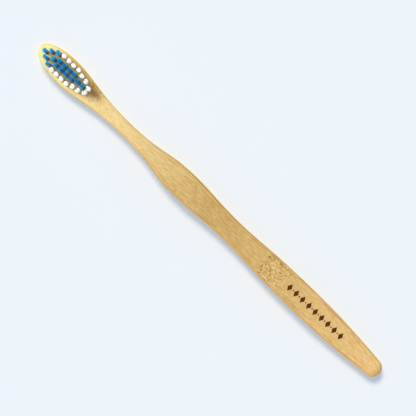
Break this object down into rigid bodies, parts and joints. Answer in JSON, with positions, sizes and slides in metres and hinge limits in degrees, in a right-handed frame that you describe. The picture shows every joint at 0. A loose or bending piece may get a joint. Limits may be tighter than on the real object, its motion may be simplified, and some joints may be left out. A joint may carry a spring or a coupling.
{
  "type": "manual toothbrush",
  "caption": "Manual toothbrush with a flat-backed waisted bamboo handle, and an oval head of round nylon tufts, blue in the middle and white along the sides.",
  "frame": {"origin": "on the handle's flat back, at half the brush's length, on its centreline", "axes": "+X from the head's end to the handle's end, +Z out of the bristle side, +Y across"},
  "size_m": [0.19, 0.0118, 0.015],
  "materials": {
    "bamboo": "sanded and waxed, satin",
    "blue_bristle": "nylon filament, satin",
    "white_bristle": "nylon filament, satin",
    "anchor_wire": "drawn flat wire, bright"
  },
  "bodies": {
    "root": {"anchor_wires_row_01": "anchor_wire", "anchor_wires_row_02": "anchor_wire", "anchor_wires_row_03": "anchor_wire", "anchor_wires_row_04": "anchor_wire", "anchor_wires_row_05": "anchor_wire", "anchor_wires_row_06": "anchor_wire", "anchor_wires_row_07": "anchor_wire", "anchor_wires_row_08": "anchor_wire", "anchor_wires_row_09": "anchor_wire", "anchor_wires_row_10": "anchor_wire", "bamboo_handle": "bamboo", "blue_tuft_01_middle": "blue_bristle", "blue_tuft_02_left": "blue_bristle", "blue_tuft_02_right": "blue_bristle", "blue_tuft_03_left": "blue_bristle", "blue_tuft_03_middle": "blue_bristle", "blue_tuft_03_right": "blue_bristle", "blue_tuft_04_mid_left": "blue_bristle", "blue_tuft_04_mid_right": "blue_bristle", "blue_tuft_05_mid_left": "blue_bristle", "blue_tuft_05_mid_right": "blue_bristle", "blue_tuft_06_mid_left": "blue_bristle", "blue_tuft_06_mid_right": "blue_bristle", "blue_tuft_07_mid_left": "blue_bristle", "blue_tuft_07_mid_right": "blue_bristle", "blue_tuft_08_middle": "blue_bristle", "blue_tuft_09_middle": "blue_bristle", "white_tuft_04_left": "white_bristle", "white_tuft_04_right": "white_bristle", "white_tuft_05_left": "white_bristle", "white_tuft_05_right": "white_bristle", "white_tuft_06_left": "white_bristle", "white_tuft_06_right": "white_bristle", "white_tuft_07_left": "white_bristle", "white_tuft_07_right": "white_bristle", "white_tuft_08_left": "white_bristle", "white_tuft_08_right": "white_bristle", "white_tuft_09_left": "white_bristle", "white_tuft_09_right": "white_bristle", "white_tuft_10_left": "white_bristle", "white_tuft_10_right": "white_bristle"}
  },
  "joints": []
}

::::

Which lines contain the word "joints"? Return each of them.

Break this object down into rigid bodies, parts and joints. Answer in JSON, with positions, sizes and slides in metres and hinge limits in degrees, in a right-handed frame that you describe. The picture shows every joint at 0. A loose or bending piece may get a joint. Limits may be tighter than on the real object, its motion may be simplified, and some joints may be left out. A joint may carry a spring or a coupling.
  "joints": []